Officer Wilson will have no opportunity to be publicly exonerated.
I have been thinking about him, and the man he shot. Like many Americans, I have been wondering what exactly did happen on that fateful August night when Officer Wilson, in the line of dangerous duty, killed Mike Brown with a gun.
Based on media-driven hearsay, it sounds to me like the young policeman would have had a pretty solid defense of his actions while attempting to enforce the law. I think, as most other white folk probably do, he would have been found not guilty in a court of law.
But who am I to say? Nobody. I'm a thousand miles away, a merely curious news-seeker with no access to the facts.
Since there will be no trial, and hence no public discovery of what actually happened between Officer Wilson and Mike Brown, we will never know.
Now this tragic death becomes an open wound in our national conscience; it will not heal.
There will be no sworn testimony from Officer Wilson, nor from any witness, no questioning from a defense attorney, no cross-examination from a prosecutor.
As citizens in a nation of laws, we will never know what evidence and testimony might have been called forth in our Officer's defense in a court of law.
But we need to know. As a nation at black and white crossroads, we do need to know what happened.
As a result of our failure to follow through with due process, the severe wound that has been opened up on our national corpus will not heal; it will fester until it boils up with infections of chronic misinformation, severe political manipulation, unresolved grief and destructive rage.
We have lost an opportunity.

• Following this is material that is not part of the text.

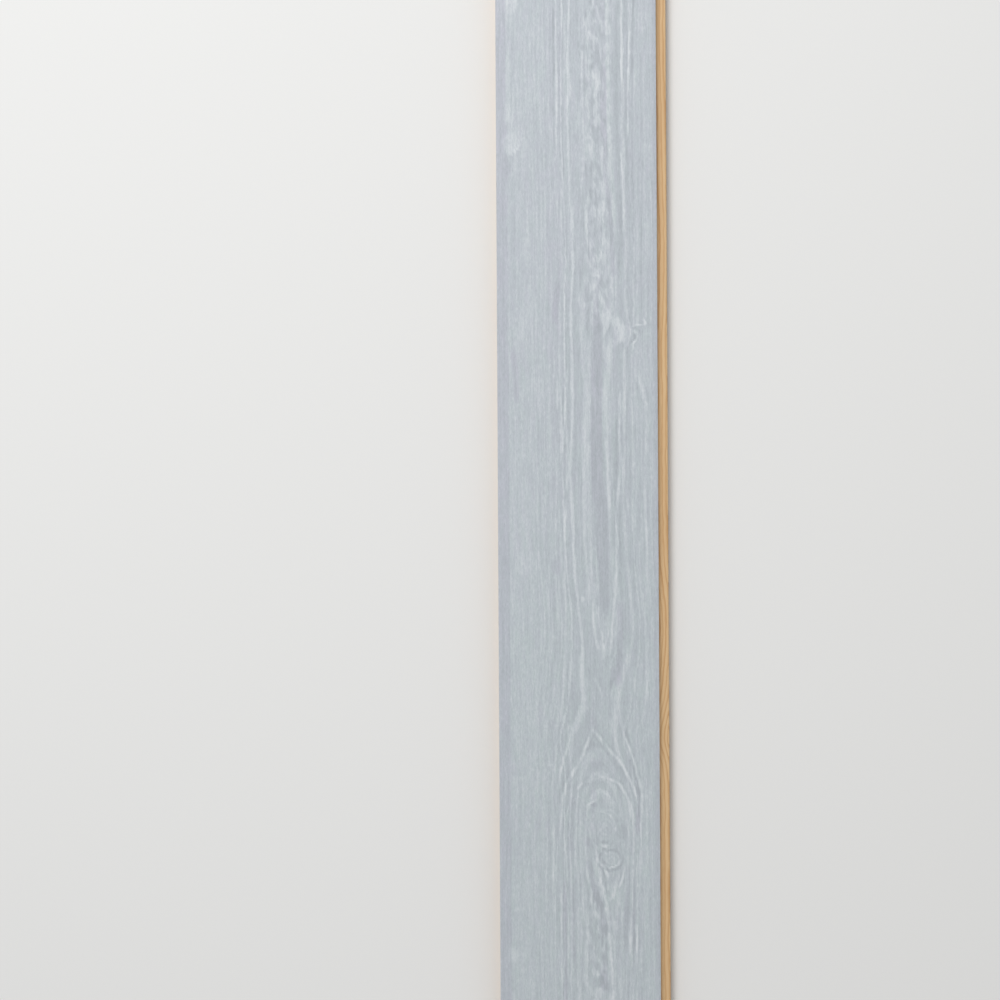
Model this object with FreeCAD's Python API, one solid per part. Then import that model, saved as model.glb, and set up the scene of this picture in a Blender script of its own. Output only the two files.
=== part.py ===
"""A tongue and groove board of planed softwood, made to lock edge to edge with its own kind.

The board is one piece of timber. Its section carries a tongue on one long edge and the matching
groove on the other, cut so that the faces close tightly and flush while the rest keeps a little
room. It lies face up: X runs across the width with the tongue towards +X, Y runs along the grain,
and Z is up. The origin is in the middle of the underside. Every size is in millimetres.
"""

import FreeCAD, Part
import math
import os

# The stock
board_length = 1200.0
face_width = 137.0
board_thickness = 19.0
face_arris_radius = 0.5
back_arris_radius = 1.2

# The tongue, a blade that thins towards a rounded nose, set a little nearer the back than the face
tongue_length = 9.0
tongue_tip_thickness = 5.6
tongue_flank_taper = 0.3
tongue_below_middle = 0.6
tongue_nose_radius = 1.4
tongue_root_radius = 0.5

# The groove, which is the tongue's own shape with these clearances round it
flank_clearance = 0.2
nose_clearance = 1.0
groove_floor_radius = 1.0
upper_lip_lead_in = 0.5
lower_lip_lead_in = 1.2
lower_lip_setback = 0.6

# The relief channels along the back, which keep the board from cupping
relief_count = 4
relief_floor_width = 7.0
relief_side_run = 1.0
relief_depth = 2.0
relief_floor_radius = 0.8
relief_edge_margin = 17.0

# A rounding takes at most this share of the shorter flat beside it
largest_rounding_share = 0.45

groove_edge_x = -(face_width + tongue_length) / 2
tongue_edge_x = groove_edge_x + face_width
tongue_tip_x = tongue_edge_x + tongue_length
tongue_middle_z = board_thickness / 2 - tongue_below_middle
tongue_tip_half = tongue_tip_thickness / 2
tongue_root_half = tongue_tip_half + tongue_flank_taper
groove_depth = tongue_length + nose_clearance
groove_floor_half = tongue_tip_half + flank_clearance
groove_mouth_half = tongue_root_half + flank_clearance
relief_floor_half = relief_floor_width / 2
relief_mouth_half = relief_floor_half + relief_side_run


def tongue_corners():
    """The tongue's corners from its lower root round the nose to its upper root: x, z, radius."""
    return [
        (tongue_edge_x, tongue_middle_z - tongue_root_half, tongue_root_radius),
        (tongue_tip_x, tongue_middle_z - tongue_tip_half, tongue_nose_radius),
        (tongue_tip_x, tongue_middle_z + tongue_tip_half, tongue_nose_radius),
        (tongue_edge_x, tongue_middle_z + tongue_root_half, tongue_root_radius),
    ]


def groove_corners():
    """The groove's corners from its upper lip round the floor to its set-back lower lip."""
    floor_x = groove_edge_x + groove_depth
    lower_lip_x = groove_edge_x + lower_lip_setback
    taper_left = (floor_x - lower_lip_x) / groove_depth
    lower_mouth_half = groove_floor_half + (groove_mouth_half - groove_floor_half) * taper_left
    return [
        (groove_edge_x, tongue_middle_z + groove_mouth_half, upper_lip_lead_in),
        (floor_x, tongue_middle_z + groove_floor_half, groove_floor_radius),
        (floor_x, tongue_middle_z - groove_floor_half, groove_floor_radius),
        (lower_lip_x, tongue_middle_z - lower_mouth_half, lower_lip_lead_in),
    ]


def relief_centres():
    """The middle of each relief channel, spread evenly between the two edge margins."""
    first = groove_edge_x + relief_edge_margin + relief_mouth_half
    last = tongue_edge_x - relief_edge_margin - relief_mouth_half
    if relief_count == 1:
        return [(first + last) / 2]
    pitch = (last - first) / (relief_count - 1)
    return [first + pitch * number for number in range(relief_count)]


def relief_corners(centre_x):
    """One channel's corners, from its mouth nearer the groove to its mouth nearer the tongue."""
    return [
        (centre_x - relief_mouth_half, 0, 0),
        (centre_x - relief_floor_half, relief_depth, relief_floor_radius),
        (centre_x + relief_floor_half, relief_depth, relief_floor_radius),
        (centre_x + relief_mouth_half, 0, 0),
    ]


def section_corners():
    """Every corner of the board's section, counter-clockwise from the back of the groove side."""
    corners = [(groove_edge_x + lower_lip_setback, 0, back_arris_radius)]
    for centre_x in relief_centres():
        corners += relief_corners(centre_x)
    corners += [(tongue_edge_x, 0, back_arris_radius)]
    corners += tongue_corners()
    corners += [
        (tongue_edge_x, board_thickness, face_arris_radius),
        (groove_edge_x, board_thickness, face_arris_radius),
    ]
    return corners + groove_corners()


def rounded_corner(before, corner, after, radius):
    """Where a corner's rounding starts, bulges and ends, between its two neighbouring corners."""
    shorter_side = min(before.distanceToPoint(corner), after.distanceToPoint(corner))
    to_before = (before - corner).normalize()
    to_after = (after - corner).normalize()
    half_angle = to_before.getAngle(to_after) / 2
    setback = min(radius / math.tan(half_angle), shorter_side * largest_rounding_share)
    radius = setback * math.tan(half_angle)
    bisector = (to_before + to_after).normalize()
    centre = corner + bisector * (radius / math.sin(half_angle))
    return corner + to_before * setback, centre - bisector * radius, corner + to_after * setback


def rounded_outline(corners, y):
    """A closed wire at one y through corners given as x, z and radius; a radius of 0 stays sharp."""
    points = [FreeCAD.Vector(x, y, z) for x, z, _ in corners]
    turns = []
    for index, (_, _, radius) in enumerate(corners):
        after = points[(index + 1) % len(points)]
        turns.append(rounded_corner(points[index - 1], points[index], after, radius))
    edges = []
    for index, (start, middle, end) in enumerate(turns):
        edges.append(Part.LineSegment(turns[index - 1][2], start).toShape())
        if corners[index][2] > 0:
            edges.append(Part.Arc(start, middle, end).toShape())
    return Part.Wire(edges)


def make_board():
    """The section carried straight along the grain, with both ends cross-cut square."""
    outline = rounded_outline(section_corners(), -board_length / 2)
    return Part.Face(outline).extrude(FreeCAD.Vector(0, board_length, 0))


board = make_board()
os.makedirs("parts", exist_ok=True)
board.exportStep("parts/board.step")
print("valid", board.isValid(), "volume_cm3", round(board.Volume / 1000, 2))
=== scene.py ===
"""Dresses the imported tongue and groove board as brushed, painted pine, and sets it on a pale floor.

The board lies face up: X runs across it with the tongue towards +X, Y runs along the grain, and Z
is up. Blender works in metres. The section and the grain are drawn here in millimetres, because
that is how a joiner would measure them.
"""

import math
from functools import partialmethod
from typing import NamedTuple

import bpy
import numpy as np
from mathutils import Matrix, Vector, noise


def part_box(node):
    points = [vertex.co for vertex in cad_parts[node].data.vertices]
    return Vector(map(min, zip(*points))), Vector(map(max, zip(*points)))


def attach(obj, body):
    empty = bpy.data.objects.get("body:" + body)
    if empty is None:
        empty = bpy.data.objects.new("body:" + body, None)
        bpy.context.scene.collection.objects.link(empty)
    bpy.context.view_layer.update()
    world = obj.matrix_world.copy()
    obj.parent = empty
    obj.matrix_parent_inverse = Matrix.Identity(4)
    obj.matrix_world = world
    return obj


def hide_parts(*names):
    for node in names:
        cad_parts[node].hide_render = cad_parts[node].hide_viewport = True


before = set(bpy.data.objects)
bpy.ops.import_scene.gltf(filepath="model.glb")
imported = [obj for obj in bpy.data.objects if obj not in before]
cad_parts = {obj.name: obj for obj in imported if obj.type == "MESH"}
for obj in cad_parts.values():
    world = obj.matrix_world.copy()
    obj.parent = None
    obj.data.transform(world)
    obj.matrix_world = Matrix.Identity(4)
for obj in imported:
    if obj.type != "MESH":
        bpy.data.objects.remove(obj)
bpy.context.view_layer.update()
stock_low, stock_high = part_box("board")

bl_info = {
    "name": "Tongue and groove board",
    "version": (1, 0, 0),
    "blender": (4, 5, 0),
    "location": "3D View > Sidebar > Board",
    "description": "A brushed and painted softwood lining board, and the studio that it lies in",
    "category": "Add Mesh",
}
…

The United States of America will have no close-up examination of what routinely happens between a black shoplifter and a white cop on a dark night in a city that keeps no secrets.
The sad consequence of no indictment in Missouri is that police work in our cities will become more difficult, more dangerous, not less.
And Officer Wilson will have no opportunity for public exoneration from his hastily fatal decision on that dark Missouri night.
Show me some due process, and this could turn out differently for our people.